When I was living in Kenya, I became quite close to a group of Australians who called themselves “Jesus Christians”. They lived a radical gospel life that often challenged me to examine myself. They held all things in common and didn’t accept any money for their work. They lived extremely simply and sought to obey God’s leading in all matters, without seeking any social recognition. Their discernment was deep and I had a very high respect for them. Some years before they came to Kenya, they had lived in India.

 

India has a caste system in which about 25% of the population – called Dalits – are considered “untouchable”. The source of this untouchability, this permanent status of unclean, derives from the fact that these are the people whose job it is to empty the toilets.

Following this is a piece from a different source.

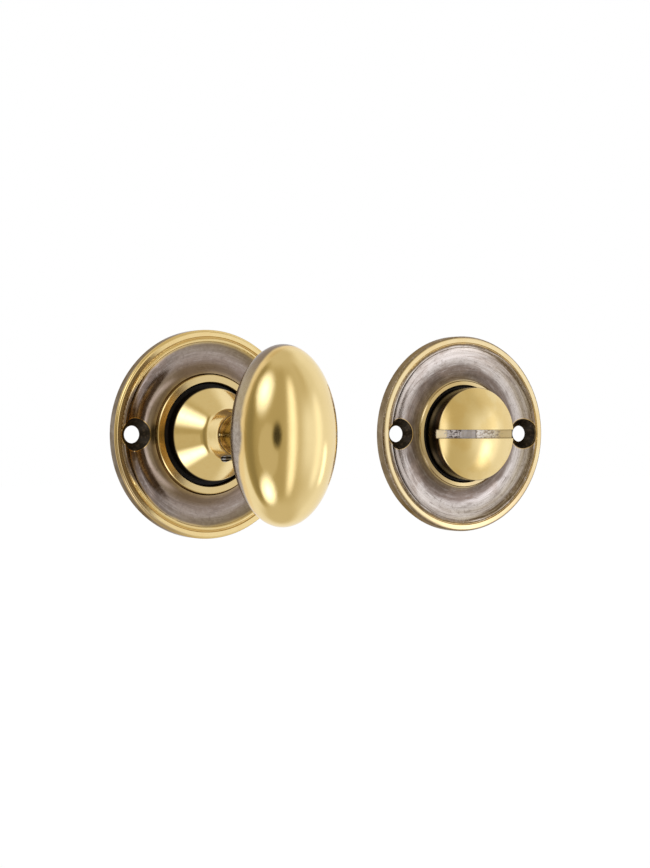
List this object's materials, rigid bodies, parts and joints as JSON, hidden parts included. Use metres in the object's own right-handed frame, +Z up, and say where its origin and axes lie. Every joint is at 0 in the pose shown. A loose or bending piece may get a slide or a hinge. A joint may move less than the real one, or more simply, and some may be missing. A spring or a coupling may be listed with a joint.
{
  "type": "bathroom thumb turn and release",
  "caption": "Round rose with an oval thumb turn on a flared stem, and a matching rose with a domed, slotted release, set side by side.",
  "frame": {"origin": "centre of the turn rose's back face, on the turn's axis", "axes": "+Z up; +Y into the door, so the turn and the release face -Y; +X from the turn half to the release half"},
  "size_m": [0.1324, 0.0785, 0.053],
  "materials": {
    "aged_rose": "dark patina with polished rims",
    "polished_brass": "polished, lightly aged",
    "black_nylon": "satin black",
    "dark_steel": "black oxide",
    "plated_steel": "plain zinc plate",
    "spring_steel": "oiled spring steel"
  },
  "bodies": {
    "roses": {"turn_rose": "aged_rose", "turn_bush": "black_nylon", "turn_spring": "spring_steel", "release_rose": "aged_rose", "release_bush": "black_nylon", "release_spring": "spring_steel"},
    "turn": {"turn_stem": "polished_brass", "oval_knob": "polished_brass", "grub_screw": "dark_steel", "spindle": "plated_steel", "turn_washer": "plated_steel", "turn_clip": "spring_steel"},
    "release": {"release_drum": "polished_brass", "release_plug": "plated_steel", "release_washer": "plated_steel", "release_clip": "spring_steel"}
  },
  "joints": [
    {"name": "thumb_turn", "type": "hinge", "parent": "roses", "child": "turn", "pos_m": [0, 0, 0], "axis": [0, 1, 0], "range_deg": [-90, 90]},
    {"name": "release_turn", "type": "hinge", "parent": "roses", "child": "release", "pos_m": [0.0794, 0, 0], "axis": [0, 1, 0], "range_deg": [-90, 90]}
  ]
}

Called “manual scavenging”, this work involves removing human waste using rudimentary tools and carrying it in baskets on the head to a distant disposal location. Most of the current manual scavengers are women, and most suffer from terrible health problems, as well as social stigma. Despite laws against this and human rights campaigns in solidarity with the Dalits, the practice continues in India today.

 

When my Australian friends, the ones who dedicate every aspect of their lives to radical obedience to Christ, arrived in India, they looked for how to serve in a Christ-like manner and discerned that they were called to manual scavenging. Dalits who had become Christians and had thereby discovered their worth and dignity were yearning to be liberated from the dangerous and degrading practice, so my friends volunteered to take their place. They did it without pay or recognition, simply as a way to obey Christ in that context. It was their form of foot washing.

 

That challenged me. A lot. Is the gospel I embody with my life truly preaching this kind of “good news” to those who are oppressed? Am I obeying Christ by positioning myself in radical solidarity with the dirty and despised? Am I willing to see Jesus in those who deal with the filth of life on my behalf? Am I vulnerable enough to wash and be washed?